Aim
Reproduce exactly the lines of the material beneath, from the line that contains "labels = [node.Label for node in nodes]" to the line that contains "obj.parent = empty", both included, and no other lines.

— Start of Supplied material —

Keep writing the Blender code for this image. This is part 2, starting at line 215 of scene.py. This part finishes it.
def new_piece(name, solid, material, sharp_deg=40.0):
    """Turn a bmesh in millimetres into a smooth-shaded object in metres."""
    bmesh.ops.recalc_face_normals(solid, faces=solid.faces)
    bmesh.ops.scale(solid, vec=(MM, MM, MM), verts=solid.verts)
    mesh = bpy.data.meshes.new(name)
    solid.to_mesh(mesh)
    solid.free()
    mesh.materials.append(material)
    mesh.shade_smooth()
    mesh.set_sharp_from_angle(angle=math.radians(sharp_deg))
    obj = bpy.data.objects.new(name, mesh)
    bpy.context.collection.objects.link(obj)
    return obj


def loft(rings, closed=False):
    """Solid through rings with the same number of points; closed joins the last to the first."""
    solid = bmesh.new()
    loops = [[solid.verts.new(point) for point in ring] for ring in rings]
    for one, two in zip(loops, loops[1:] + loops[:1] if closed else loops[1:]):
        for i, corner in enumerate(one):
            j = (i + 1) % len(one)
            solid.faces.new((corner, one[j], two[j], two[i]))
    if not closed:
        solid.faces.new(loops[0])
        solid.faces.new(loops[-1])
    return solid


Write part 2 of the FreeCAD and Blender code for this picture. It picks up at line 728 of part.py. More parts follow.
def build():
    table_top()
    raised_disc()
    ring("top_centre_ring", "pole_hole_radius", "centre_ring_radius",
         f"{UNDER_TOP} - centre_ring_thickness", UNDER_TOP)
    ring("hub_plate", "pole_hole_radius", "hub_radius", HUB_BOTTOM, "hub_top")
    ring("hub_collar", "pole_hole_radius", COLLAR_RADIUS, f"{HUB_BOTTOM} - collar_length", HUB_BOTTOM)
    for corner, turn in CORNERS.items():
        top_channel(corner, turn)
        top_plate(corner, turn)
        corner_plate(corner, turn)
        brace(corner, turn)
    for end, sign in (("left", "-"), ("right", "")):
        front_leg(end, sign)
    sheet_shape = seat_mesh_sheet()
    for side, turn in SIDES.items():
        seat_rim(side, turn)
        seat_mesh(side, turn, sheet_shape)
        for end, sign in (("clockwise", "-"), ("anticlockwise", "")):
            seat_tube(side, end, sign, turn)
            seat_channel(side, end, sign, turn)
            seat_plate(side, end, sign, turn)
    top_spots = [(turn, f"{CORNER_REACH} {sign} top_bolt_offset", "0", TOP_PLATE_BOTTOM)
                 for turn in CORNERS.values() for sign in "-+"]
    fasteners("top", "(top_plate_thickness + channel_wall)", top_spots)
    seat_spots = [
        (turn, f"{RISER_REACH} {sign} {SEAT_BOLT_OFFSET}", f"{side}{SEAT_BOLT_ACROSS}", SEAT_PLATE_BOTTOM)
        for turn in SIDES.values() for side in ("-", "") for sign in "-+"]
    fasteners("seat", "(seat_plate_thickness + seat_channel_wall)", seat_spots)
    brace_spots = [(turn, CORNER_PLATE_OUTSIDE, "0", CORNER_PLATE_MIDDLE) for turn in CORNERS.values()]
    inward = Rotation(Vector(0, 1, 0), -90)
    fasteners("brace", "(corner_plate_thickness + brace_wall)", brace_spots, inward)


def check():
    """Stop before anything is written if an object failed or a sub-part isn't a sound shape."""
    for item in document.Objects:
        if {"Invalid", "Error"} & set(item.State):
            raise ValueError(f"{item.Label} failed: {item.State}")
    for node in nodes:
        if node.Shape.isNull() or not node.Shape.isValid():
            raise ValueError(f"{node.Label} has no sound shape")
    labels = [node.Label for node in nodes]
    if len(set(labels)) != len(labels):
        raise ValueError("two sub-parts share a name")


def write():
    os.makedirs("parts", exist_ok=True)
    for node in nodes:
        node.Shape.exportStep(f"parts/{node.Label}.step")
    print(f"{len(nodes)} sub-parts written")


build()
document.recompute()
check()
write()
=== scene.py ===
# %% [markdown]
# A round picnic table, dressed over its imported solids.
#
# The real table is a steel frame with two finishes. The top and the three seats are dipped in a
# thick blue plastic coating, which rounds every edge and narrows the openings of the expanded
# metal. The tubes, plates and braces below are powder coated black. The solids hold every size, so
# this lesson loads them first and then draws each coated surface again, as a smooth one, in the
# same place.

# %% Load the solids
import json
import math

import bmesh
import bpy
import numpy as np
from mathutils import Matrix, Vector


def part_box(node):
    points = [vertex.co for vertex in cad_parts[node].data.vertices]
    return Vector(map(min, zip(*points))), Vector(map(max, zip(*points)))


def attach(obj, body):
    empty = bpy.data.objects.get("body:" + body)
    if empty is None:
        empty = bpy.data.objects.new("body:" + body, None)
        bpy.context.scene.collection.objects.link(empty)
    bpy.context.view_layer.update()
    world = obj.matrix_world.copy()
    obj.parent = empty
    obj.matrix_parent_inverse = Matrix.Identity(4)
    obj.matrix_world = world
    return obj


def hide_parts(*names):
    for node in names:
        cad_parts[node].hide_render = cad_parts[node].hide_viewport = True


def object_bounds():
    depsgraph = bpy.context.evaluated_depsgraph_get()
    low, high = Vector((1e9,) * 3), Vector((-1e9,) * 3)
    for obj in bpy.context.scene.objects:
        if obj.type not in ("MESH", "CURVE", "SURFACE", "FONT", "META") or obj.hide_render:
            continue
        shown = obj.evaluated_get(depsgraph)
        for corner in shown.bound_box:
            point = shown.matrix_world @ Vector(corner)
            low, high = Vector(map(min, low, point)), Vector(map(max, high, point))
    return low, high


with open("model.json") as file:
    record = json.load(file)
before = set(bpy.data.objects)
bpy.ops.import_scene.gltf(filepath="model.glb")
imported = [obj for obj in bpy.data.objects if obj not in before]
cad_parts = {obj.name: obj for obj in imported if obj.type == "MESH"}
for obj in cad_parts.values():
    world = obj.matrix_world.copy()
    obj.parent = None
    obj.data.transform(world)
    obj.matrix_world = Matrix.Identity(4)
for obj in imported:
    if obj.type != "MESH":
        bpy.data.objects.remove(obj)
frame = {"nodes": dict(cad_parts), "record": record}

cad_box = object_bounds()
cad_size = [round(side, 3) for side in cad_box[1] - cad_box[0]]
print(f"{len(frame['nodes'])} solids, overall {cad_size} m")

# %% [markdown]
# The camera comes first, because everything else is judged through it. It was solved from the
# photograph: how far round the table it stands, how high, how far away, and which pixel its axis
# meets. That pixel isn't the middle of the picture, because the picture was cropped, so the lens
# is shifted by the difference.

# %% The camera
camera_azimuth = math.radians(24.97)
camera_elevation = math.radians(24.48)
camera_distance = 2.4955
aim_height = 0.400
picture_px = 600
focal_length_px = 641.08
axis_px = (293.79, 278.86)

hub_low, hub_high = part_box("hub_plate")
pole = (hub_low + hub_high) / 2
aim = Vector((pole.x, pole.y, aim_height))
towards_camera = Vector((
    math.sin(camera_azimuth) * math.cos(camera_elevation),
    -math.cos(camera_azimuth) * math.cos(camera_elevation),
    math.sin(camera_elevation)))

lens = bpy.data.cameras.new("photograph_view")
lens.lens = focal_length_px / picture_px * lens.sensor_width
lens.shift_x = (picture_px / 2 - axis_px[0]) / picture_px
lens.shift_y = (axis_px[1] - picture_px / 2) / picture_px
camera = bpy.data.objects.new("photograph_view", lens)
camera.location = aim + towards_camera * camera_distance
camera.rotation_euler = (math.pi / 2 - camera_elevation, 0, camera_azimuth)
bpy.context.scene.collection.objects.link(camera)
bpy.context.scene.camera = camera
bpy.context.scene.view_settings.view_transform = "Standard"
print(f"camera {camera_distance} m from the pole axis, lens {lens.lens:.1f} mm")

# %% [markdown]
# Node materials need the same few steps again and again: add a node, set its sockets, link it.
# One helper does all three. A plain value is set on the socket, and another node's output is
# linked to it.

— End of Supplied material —
— Start of Supplied material —

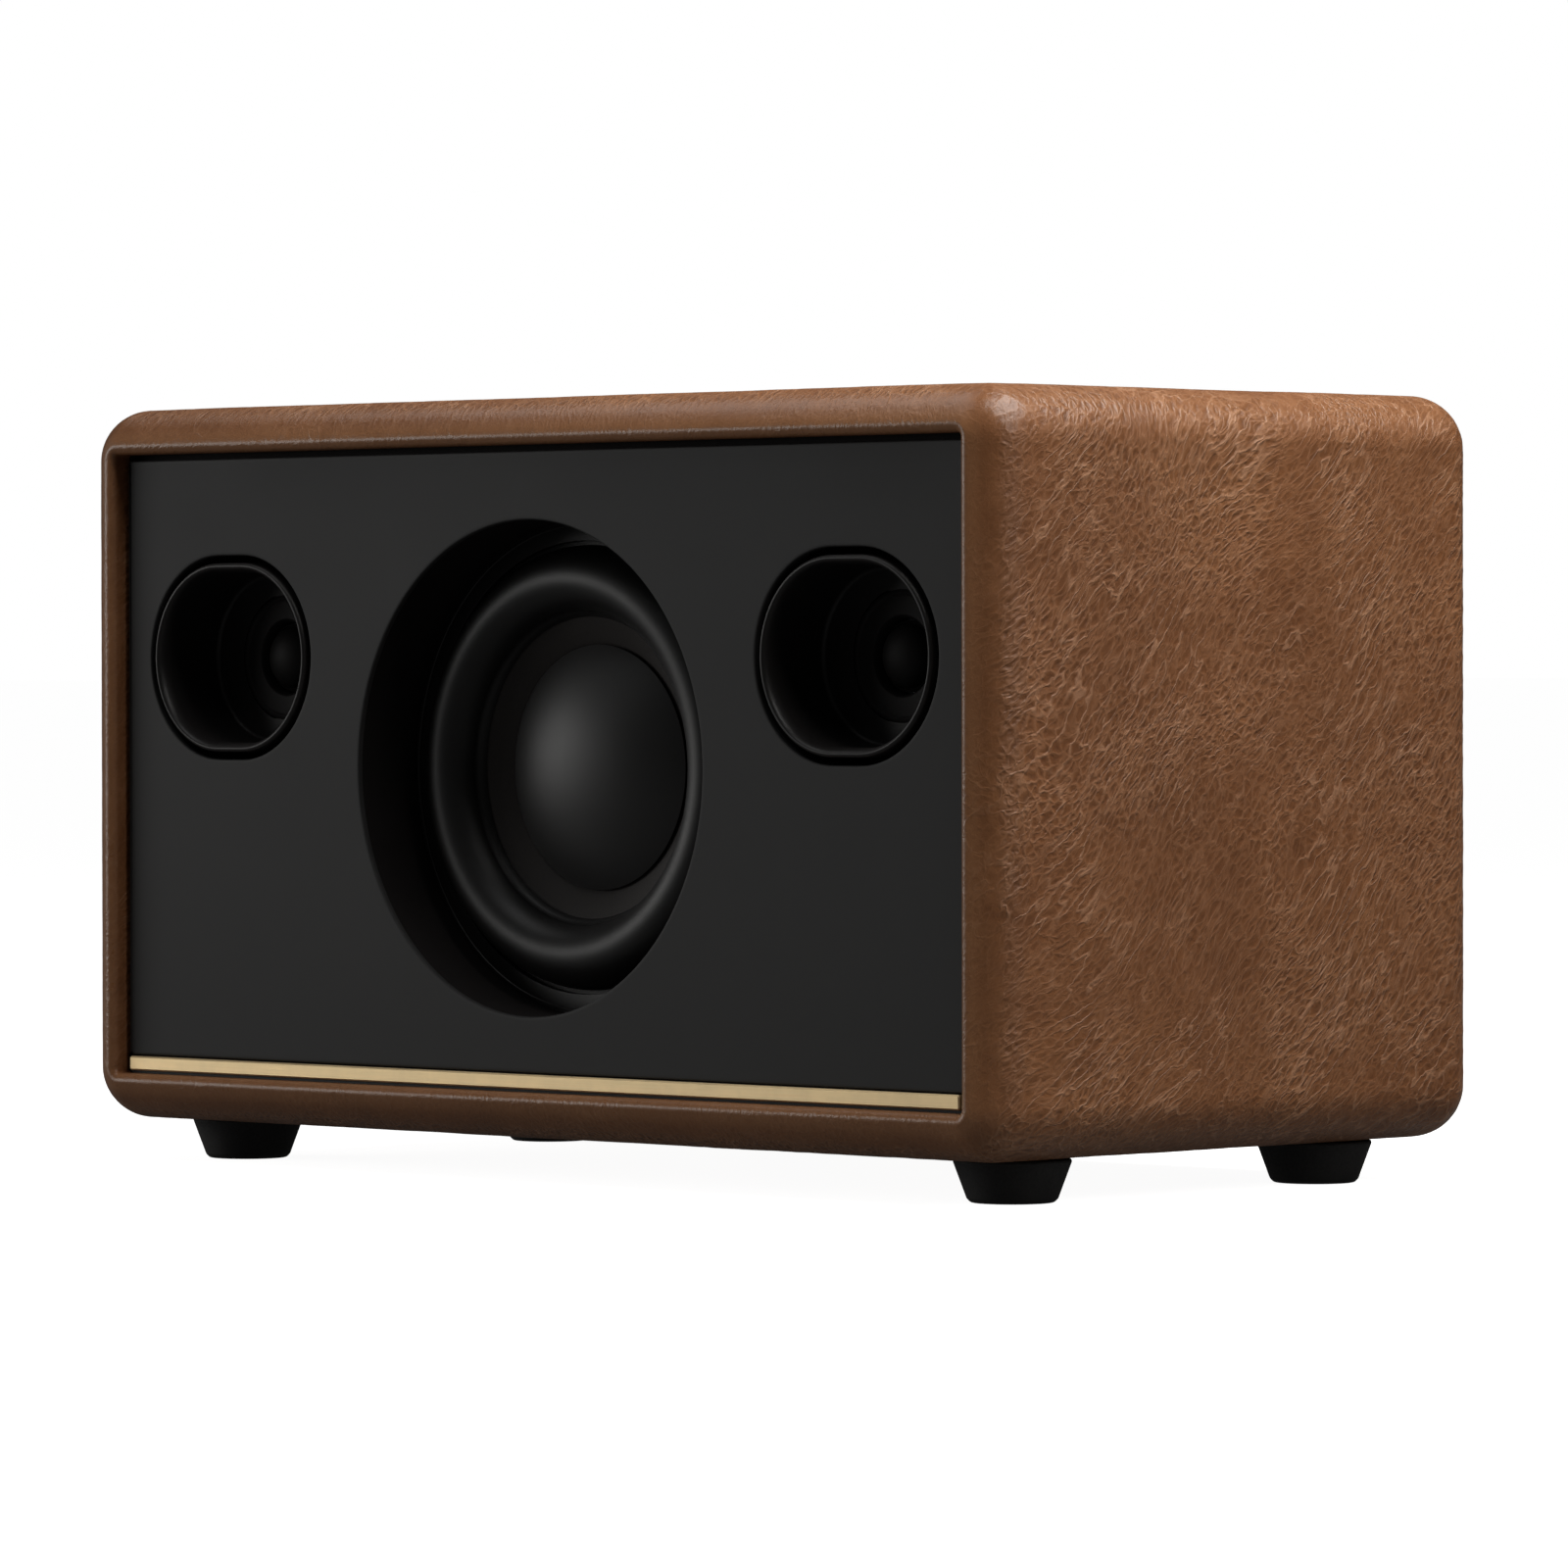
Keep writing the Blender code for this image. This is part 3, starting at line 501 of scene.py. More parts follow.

— End of Supplied material —

Output below
    labels = [node.Label for node in nodes]
    if len(set(labels)) != len(labels):
        raise ValueError("two sub-parts share a name")


def write():
    os.makedirs("parts", exist_ok=True)
    for node in nodes:
        node.Shape.exportStep(f"parts/{node.Label}.step")
    print(f"{len(nodes)} sub-parts written")


build()
document.recompute()
check()
write()
=== scene.py ===
# %% [markdown]
# A round picnic table, dressed over its imported solids.
#
# The real table is a steel frame with two finishes. The top and the three seats are dipped in a
# thick blue plastic coating, which rounds every edge and narrows the openings of the expanded
# metal. The tubes, plates and braces below are powder coated black. The solids hold every size, so
# this lesson loads them first and then draws each coated surface again, as a smooth one, in the
# same place.

# %% Load the solids
import json
import math

import bmesh
import bpy
import numpy as np
from mathutils import Matrix, Vector


def part_box(node):
    points = [vertex.co for vertex in cad_parts[node].data.vertices]
    return Vector(map(min, zip(*points))), Vector(map(max, zip(*points)))


def attach(obj, body):
    empty = bpy.data.objects.get("body:" + body)
    if empty is None:
        empty = bpy.data.objects.new("body:" + body, None)
        bpy.context.scene.collection.objects.link(empty)
    bpy.context.view_layer.update()
    world = obj.matrix_world.copy()
    obj.parent = empty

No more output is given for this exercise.